反面、自機の当たり判定、被ダメージの量、軽すぎる爆発音などのフリーゲーム版から引き継がれてしまった難点も。爆発音と被ダメージ量は我慢するとして(※後者はオプションにあるダメージ後の無敵時間設定で緩和できる)、当たり判定はもう少し縮めて欲しかった。また、前述のパスワードによるコンティニューも煩わしさが勝る。そもそも、キーボードを使わないと入力できず、ゲームパッド操作が切り替わる問題から、気軽に使えないのが問題だ。キーボード+マウス操作を受け入れたなら、黙って見過ごせる点かもしれないけど、そうでもない人の場合は……。
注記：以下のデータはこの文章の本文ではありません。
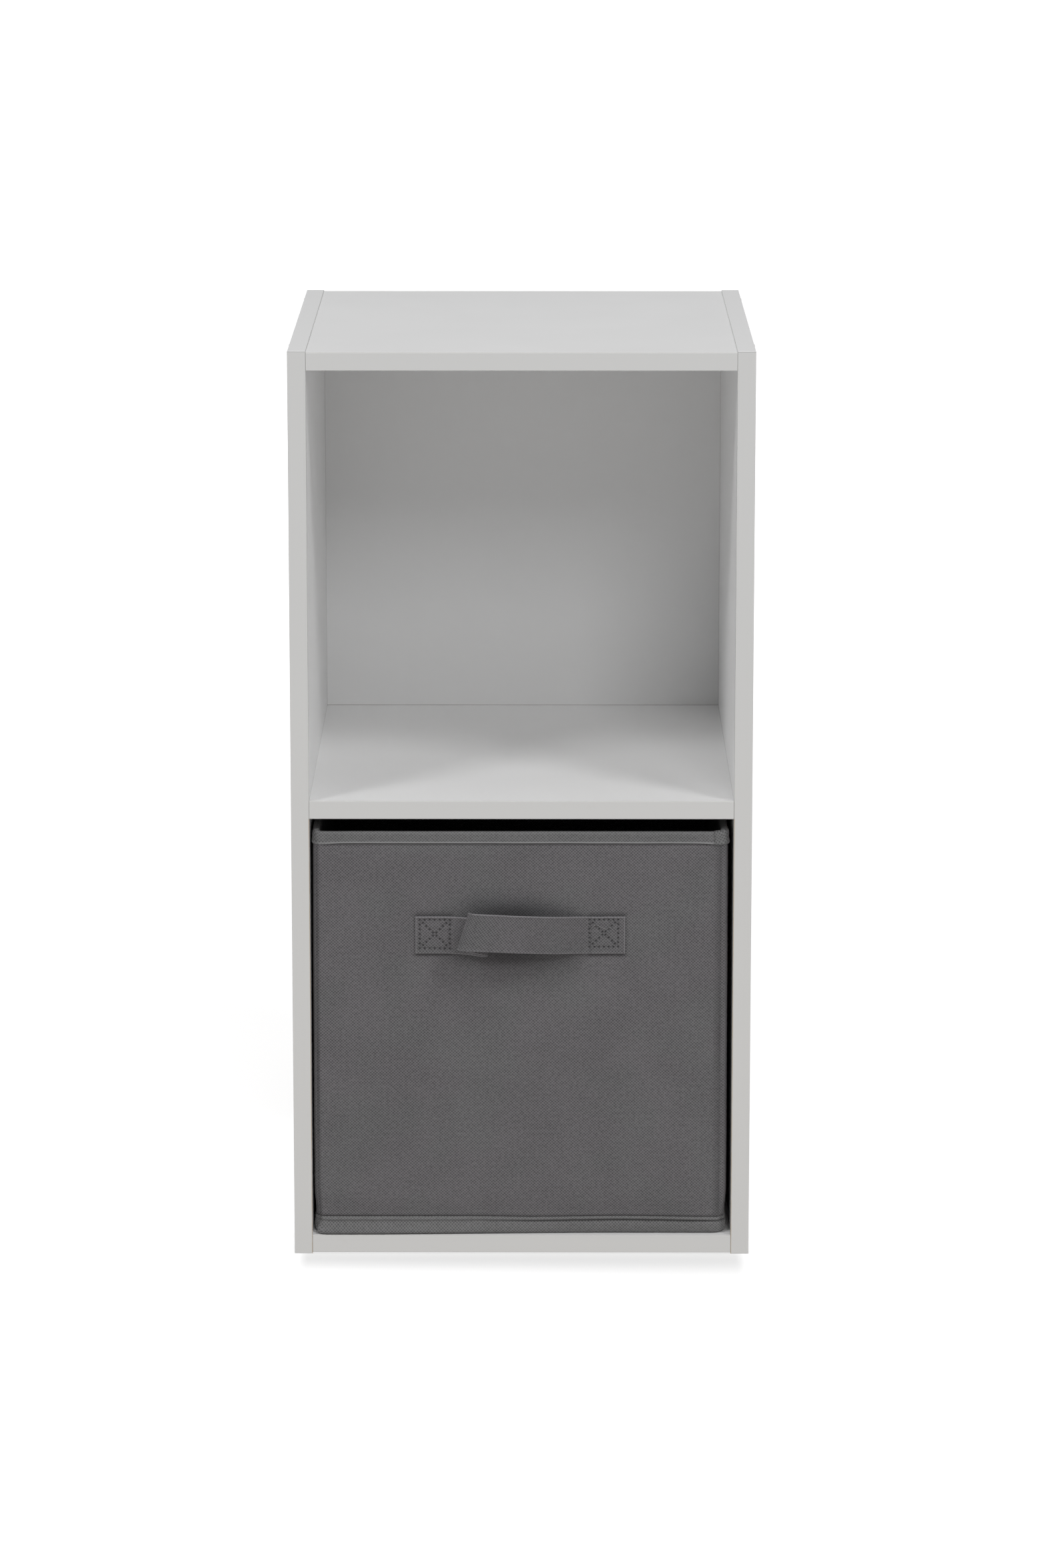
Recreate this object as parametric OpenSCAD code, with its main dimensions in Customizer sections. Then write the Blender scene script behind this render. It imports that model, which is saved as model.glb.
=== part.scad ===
// Small open shelving unit, two cube compartments high, with a collapsible cloth box in the lower one.
// The boards are joined by screws and dowels, and a thin back panel is nailed on their rear edges.
// Millimetres. The floor is z = 0, the front faces -Y, and the origin is under the middle of the object.

/* [Shelf] */
// Width over the two side panels
shelf_w = 305; // [250:1:400]
// Height of the side panels
shelf_h = 613; // [500:1:800]
// Depth of a board with its front band, without the back panel
board_d = 292; // [240:1:400]
// Thickness of the boards
board_t = 12; // [10:1:18]
// How far the top and bottom panels are set in from the ends of the side panels
end_reveal = 0.8; // [0.4:0.1:6]
// Thickness of the laminate edge bands
band_t = 0.4; // [0.3:0.1:2]
// Thickness of the back panel
back_t = 3; // [2:0.5:6]
// How far the edges of the back panel lie inside the outline of the boards
back_inset = 2; // [0.5:0.5:4]

/* [Joints] */
// Distance of each joint screw from the front and from the rear of its board
screw_in = 37; // [25:1:60]
// Distance from a screw to the dowel beside it
dowel_pitch = 32; // [16:1:50]
// Diameter of a screw's shank
screw_d = 5; // [3:0.5:6]
// Length of a screw from the top of its head
screw_l = 40; // [30:1:50]
// Diameter of a screw's head
screw_head_d = 8; // [7.5:0.5:9]
// Height of the straight rim of the head
screw_head_rim = 0.6; // [0.3:0.1:1]
// Height of the cone under the rim
screw_head_cone = 2.4; // [1:0.1:3]
// How deep the head lies below the face of the side panel
screw_sink = 0.2; // [0.1:0.1:1]
// Width across the flats of the hex socket
socket_w = 3; // [2:0.1:4]
// Depth of the hex socket
socket_h = 2.2; // [1.5:0.1:2.6]
// Diameter of a screw cap
cap_d = 12; // [10:0.5:16]
// Height of a screw cap at its middle
cap_h = 0.8; // [0.5:0.1:2]
// Diameter of a dowel
dowel_d = 6; // [4:0.5:8]
// Length of a dowel
dowel_l = 30; // [20:1:40]
// How far a dowel reaches into the side panel
dowel_in = 8; // [6:0.5:8.5]
// Clearance all round a screw, dowel or nail in its hole, and a cap's stem in its socket
hole_gap = 0.1; // [0.05:0.05:0.3]

/* [Back nails] */
// Diameter of a nail's shank
nail_d = 1.4; // [1:0.1:2]
// Length of a nail under its head
nail_l = 18; // [12:1:24]
// Diameter of a nail's head
nail_head_d = 3.4; // [3:0.1:5]
// Thickness of a nail's head
nail_head_h = 0.6; // [0.4:0.1:1]
// Number of nails up each side panel
side_nails = 5; // [3:1:9]
// Distance of the lowest and the highest of them from the ends of the side panel
nail_margin = 26; // [15:1:60]
// Distance of each nail in a shelf or panel from the middle of the board
nail_spread = 47; // [20:1:80]

/* [Cloth box] */
// Gap between the box and the left side panel
box_gap_left = 1.5; // [0.8:0.1:6]
// Gap between the box and the right side panel
box_gap_right = 3.3; // [0.8:0.1:6]
// Gap between the rim of the box and the middle shelf
box_gap_top = 9.9; // [6:0.1:30]
// How far the box stands back from the front edges of the boards
box_setback = 4.5; // [0:0.5:30]
// Gap between the box and the back panel
box_gap_rear = 7.5; // [2:0.5:30]
// Gap between the box and the panel that it stands on, and between the insert and the base cloth
rest_gap = 0.3; // [0.2:0.05:0.5]
// Radius of the box's upright corners
corner_r = 5; // [5:0.5:20]
// Thickness of the cloth
cloth_t = 0.6; // [0.4:0.1:1]
// Thickness of the card in the walls and in the insert
card_t = 2; // [1.5:0.1:3]
// Clearance between two layers
layer_gap = 0.1; // [0.05:0.05:0.2]
// Free cloth between the round of a corner and the end of a card, which lets the box fold
hinge_gap = 1; // [0.5:0.5:5]
// How far the card ends below the fold of the rim
card_drop = 1; // [0.5:0.5:10]
// Height of the folded strip over the rim
rim_h = 8; // [5:0.5:20]
// Height of the strip round the foot
foot_h = 10; // [5:0.5:20]
// Gap between the insert and the lining
insert_gap = 1.5; // [1:0.1:4]
// Radius of the insert's corners
insert_r = 3; // [2:0.5:20]

/* [Handle strap] */
// Width of the strap
strap_w = 25.5; // [15:0.5:40]
// Thickness of the doubled strap
strap_t = 1.2; // [0.8:0.1:2]
// Distance between the two ends of the strap
strap_span = 139.5; // [100:0.5:180]
// Length of strap that lies flat at each end, where it is sewn down
strap_sewn = 23.2; // [15:0.1:30]
// Distance of the middle of the strap below the rim of the box
strap_down = 70.2; // [40:0.1:110]
// How far the slack loop stands off the box
loop_out = 19; // [14:0.5:30]
// How far the fold of the loop lies above the sewn ends
loop_rise = 6.3; // [0:0.1:10]
// Sideways lean of the fold, from its lower end to its upper end
loop_lean = 7.6; // [-10:0.1:10]

/* [Hidden] */
$fn = 64;

laminate = [0.79, 0.78, 0.77];
band = [0.77, 0.76, 0.75];
hardboard = [0.72, 0.72, 0.70];
beech = [0.80, 0.66, 0.46];
zinc = [0.70, 0.71, 0.72];
cap_plastic = [0.86, 0.86, 0.85];
cloth = [0.37, 0.36, 0.37];
trim_cloth = [0.40, 0.40, 0.41];
grey_card = [0.58, 0.56, 0.52];

// Clear sizes of a compartment.
opening_w = shelf_w - 2 * board_t;
opening_h = (shelf_h - 2 * end_reveal - 3 * board_t) / 2;

// Height of the underside of each board.
bottom_z = end_reveal;
middle_z = bottom_z + board_t + opening_h;
top_z = middle_z + board_t + opening_h;

// Outline of the cloth box over its rim and foot strips, and of the outer cover inside them.
wrap = cloth_t + layer_gap;
box_w = opening_w - box_gap_left - box_gap_right;
box_d = board_d - box_setback - box_gap_rear;
cover_w = box_w - 2 * wrap;
cover_d = box_d - 2 * wrap;
wall_t = 2 * wrap + card_t;
foot_z = bottom_z + board_t + rest_gap;
rim_z = middle_z - box_gap_top;
box_x = (box_gap_left - box_gap_right) / 2;

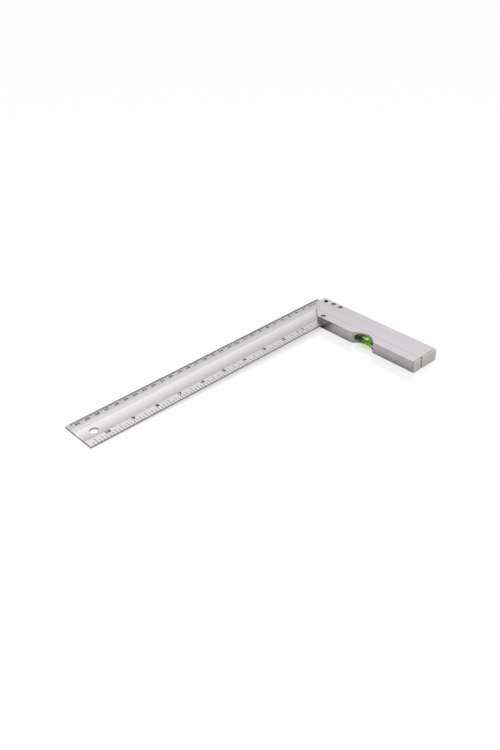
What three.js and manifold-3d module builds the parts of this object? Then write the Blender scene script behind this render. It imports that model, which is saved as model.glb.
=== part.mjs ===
// Aluminium try-and-mitre square with a 30 cm ruler blade and a spirit level in its stock.
//
// Millimetres, +Z up, lying flat. Every piece is drawn from the square's own corner: x = 0 on the
// stock's outer face, y = 0 on the blade's outer edge, z = 0 on the stock's underside. The blade
// runs towards -x and the stock towards -y. The whole square is then moved so that the origin is
// the centre of its base.

import * as THREE from 'three';
import { mergeVertices } from 'three/addons/utils/BufferGeometryUtils.js';
import Module from 'manifold-3d';

const wasm = await Module();
wasm.setup();

// ---- Blade ----
const BLADE_LENGTH = 306.2;
const BLADE_WIDTH = 39;
const BLADE_THICKNESS = 1.8;
const BLADE_TOP = 6.25;
const BEVEL_WIDTH = 8.6;
const BEVEL_EDGE_THICKNESS = 1.25;
const TROUGH_START = 14.1;
const TROUGH_WIDTH = 16.1;
const TROUGH_DEPTH = 0.4;
const HANGING_HOLE_DIAMETER = 8;
const HANGING_HOLE_FROM_TIP = 14.4;

// ---- Stock, an extrusion with two hollows side by side ----
const STOCK_WIDTH = 32.2;
const STOCK_HEIGHT = 11.8;
const STOCK_LENGTH = 137.6;
const STOCK_CORNER_RADIUS = 0.5;
const HEAD_FROM_BLADE_EDGE = 11.7;
const MITRE_CUT = 19.1;
const FIT_GAP = 0.3;
const NARROW_HOLLOW = { from: -30.6, to: -22.9, bottom: 2.05, radius: 3.84 };
const WIDE_HOLLOW = { from: -20.2, to: -1.8, bottom: 1.6, radius: 0.6 };
const GROOVES_X = [-22.9, -9.7];
const GROOVE_WIDTH = 0.6;
const GROOVE_DEPTH = 0.3;
const WINDOW_CHORD = 25.6;
const WINDOW_DEPTH = 7.1;
const WINDOW_Y = -89.5;

// ---- Pins through the stock and the blade ----
const PIN_RADIUS = 2.2;
const PIN_HOLE_RADIUS = 2.5;
const PIN_SINK = 0.8;
const PIN_CHAMFER = 0.3;
const PINS = {
  pin_head: [-4.4, -26.7],
  pin_heel: [-4.4, -36],
  pin_inner: [-28.6, -35.6],
};
const OPEN_HOLE = { x: -4.9, y: -17.2, radius: 2 };

// ---- End caps ----
const CAP_FLANGE = 2;
const CAP_EDGE_RADIUS = 0.4;
const CAP_PLUG_LENGTH = 8;
const CAP_FIT = 0.2;
const CAP_SEAT_GAP = 0.05;
const NARROW_CAP = { from: -32.2, to: -22.7 };
const WIDE_CAP = { from: -20.4, to: 0 };

// ---- Spirit level, centred on the window ----
const VIAL_X = -26.75;
const VIAL_LENGTH = 30;
const VIAL_RADIUS = 3.7;
const BORE_RADIUS = 2.75;
const BORE_CROWN = 0.1;
const CHAMBER_HALF_LENGTH = 7.6;
const PLUG_LENGTH = 4.5;
const LIQUID_GAP = 0.25;
const LIQUID_LEVEL = 0.4;
const BUBBLE = { halfLength: 4.2, halfWidth: 1.6, halfHeight: 0.8, rise: 1.45 };
const RING_OFFSET = 4.7;
const RING_WIDTH = 0.4;
const RING_DEPTH = 0.2;
const RING_GAP = 0.05;

const ROUND_SIDES = 36;
const QUARTER = Math.PI / 2;
const CUT_MARGIN = 2;

const bladeBottom = BLADE_TOP - BLADE_THICKNESS;
const headY = -HEAD_FROM_BLADE_EDGE;
const tailY = headY - STOCK_LENGTH;
const midHeight = STOCK_HEIGHT / 2;
const overallDepth = HEAD_FROM_BLADE_EDGE + STOCK_LENGTH + CAP_FLANGE + CAP_SEAT_GAP;

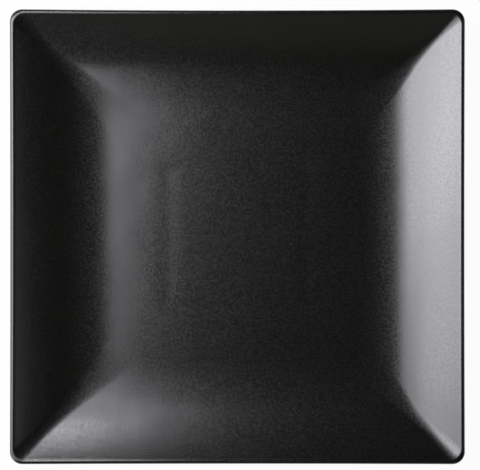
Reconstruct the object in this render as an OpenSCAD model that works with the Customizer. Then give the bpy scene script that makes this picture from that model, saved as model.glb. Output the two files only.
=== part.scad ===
// Square coupe-sided dinner plate: a pressed stoneware body and its three coats of glaze.
// The origin is on the table under the middle of the plate, and +Z is up.
// One side profile is carried round nested rounded squares. Their corners stay tight down the
// rim and open out in the cove, so the sharp mitres of the rim fade into a soft-cornered well.

/* [Outline] */
// Width over the glazed lip, the same both ways
plate_w = 270; // [220:1:330]
// Height of the lip above the table
plate_h = 25.5; // [19:0.5:32]
// Corner radius of the outline
corner_r = 8; // [5:0.5:20]

/* [Rim] */
// Radius of the rim's gentle hollow, which steepens towards the lip
hollow_r = 240; // [150:10:400]
// Thickness of the rounded lip, glaze included
lip_t = 4; // [3:0.1:6]
// Radius of the bend under the rim
under_r = 28; // [10:1:60]

/* [Well] */
// Thickness of the stoneware floor
floor_t = 5.5; // [4:0.1:8]
// Radius of the cove that lifts the rim off the well
cove_r = 80; // [40:1:140]
// Slope in degrees at the bend, where the cove ends and the rim's hollow starts
cove_angle = 20; // [12:0.5:24]
// Corner radius of the flat well
well_corner_r = 18.5; // [12:0.5:40]
// How far out from the bend the mitres start to open
mitre_reach = 4.5; // [0.5:0.5:20]

/* [Main foot ring] */
// Height of the recess under the floor
recess_h = 3; // [2:0.1:5]
// How far the foot's outer root lies inside the bend
foot_setback = 21; // [16:0.5:28]
// Height of the foot's outer wall
foot_rise = 3.4; // [2.5:0.1:5]
// Width of the standing face
foot_face_w = 4; // [2.5:0.1:6]
// Lean of the foot walls, in degrees
foot_draft = 15; // [5:1:30]
// Corner radius of the foot's outer root
foot_corner_r = 16; // [12:0.5:30]
// Rounding of the foot's lower edges
foot_edge_r = 0.8; // [0.3:0.1:1.2]
// Fillet at the foot's roots
foot_fillet_r = 2; // [0.5:0.1:3]

/* [Inner foot ring] */
// Place of the inner ring's middle line, as a share of the main ring's, to prop the floor half way
inner_place_share = 0.515; // [0.4:0.005:0.7]
// Width of the inner ring's lower face
inner_face_w = 4; // [2.5:0.1:6]
// Corner radius of the inner ring's outer root
inner_corner_r = 8.5; // [7:0.5:20]
// Gap between the inner ring and the table
inner_relief = 0.3; // [0.1:0.1:0.8]

/* [Glaze] */
// Thickness of the glaze
glaze_t = 0.3; // [0.15:0.05:0.5]
// Height of the wiped strip above each foot face
bare_h = 1.2; // [0.9:0.1:1.4]

/* [Hidden] */

// Smallest corner radius that any ring keeps
least_r = 0.5;
// Straight steps in each quarter turn of a corner, and in the arcs of the profile
corner_steps = 8;
cove_steps = 8;
hollow_steps = 4;
under_steps = 4;
lip_steps = 4;
fillet_steps = 4;
edge_steps = 3;
// Share of the shorter leg that a rounding may use up
leg_share = 0.48;
// Turn in degrees under which two legs count as one straight line
straight_turn = 0.01;

black_glaze = [0.09, 0.09, 0.09];
bare_clay = [0.56, 0.51, 0.46];

// The clay under the glaze
clay_half = plate_w / 2 - glaze_t;
clay_corner_r = corner_r - glaze_t;
lip_r = lip_t / 2 - glaze_t;
lip_centre = [clay_half - lip_r, plate_h - glaze_t - lip_r];

// Upper profile, as [distance from the middle, height]: the cove and the rim's hollow are arcs that
// meet at the bend, and the hollow runs tangent into the lip. The heights of the arcs' centres give
// the slope at the lip, and that gives their distances from the middle
floor_z = recess_h + floor_t;
bend_z = floor_z + cove_r * (1 - cos(cove_angle));
hollow_z = bend_z + hollow_r * cos(cove_angle);
lip_angle = acos((hollow_z - lip_centre.y) / (hollow_r + lip_r));
hollow_x = lip_centre.x - (hollow_r + lip_r) * sin(lip_angle);
bend_x = hollow_x + hollow_r * sin(cove_angle);
cove_x = bend_x - cove_r * sin(cove_angle);
lip_normal = [-sin(lip_angle), cos(lip_angle)];
slope_out = lip_centre + lip_r * lip_normal;

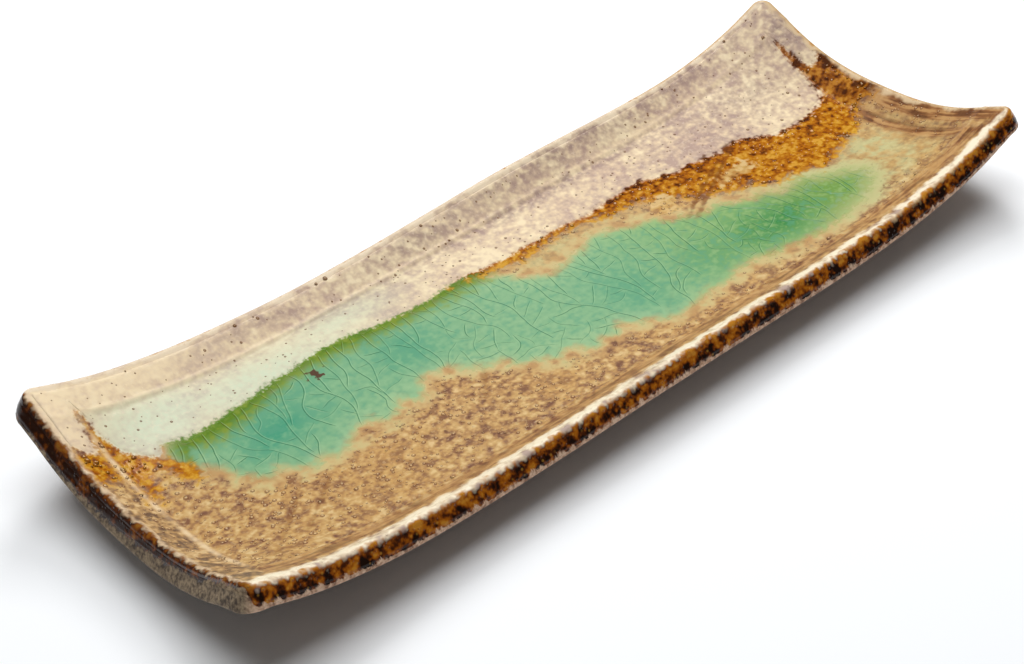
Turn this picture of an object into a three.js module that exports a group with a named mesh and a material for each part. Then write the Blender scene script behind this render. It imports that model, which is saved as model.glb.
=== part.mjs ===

まだまだ粗いと感じる部分があるので、手放しに良作とは言いにくい。だが、文字通り手に汗握るボス戦が沢山楽しめる作りは唯一無二。そこに散りばめられたアイディアの数々も圧巻だ。難易度も高めながら、複数形態に渡るボスは敗北しても撃破後から再開できるなど(※オプションで無効化させることも可能)、意外に突破口が作りやすいバランスになっているので、ハマれば延々と戦い続けたくなる魅力がある。
『ガンスターヒーローズ』の多彩な武器を使い分けて強敵を打ち倒す快感、『エイリアンソルジャー』の熾烈なボスバトルが好きな人なら間違いなく刺さる1本。
興味があればぜひ、Steam経由でどうぞ。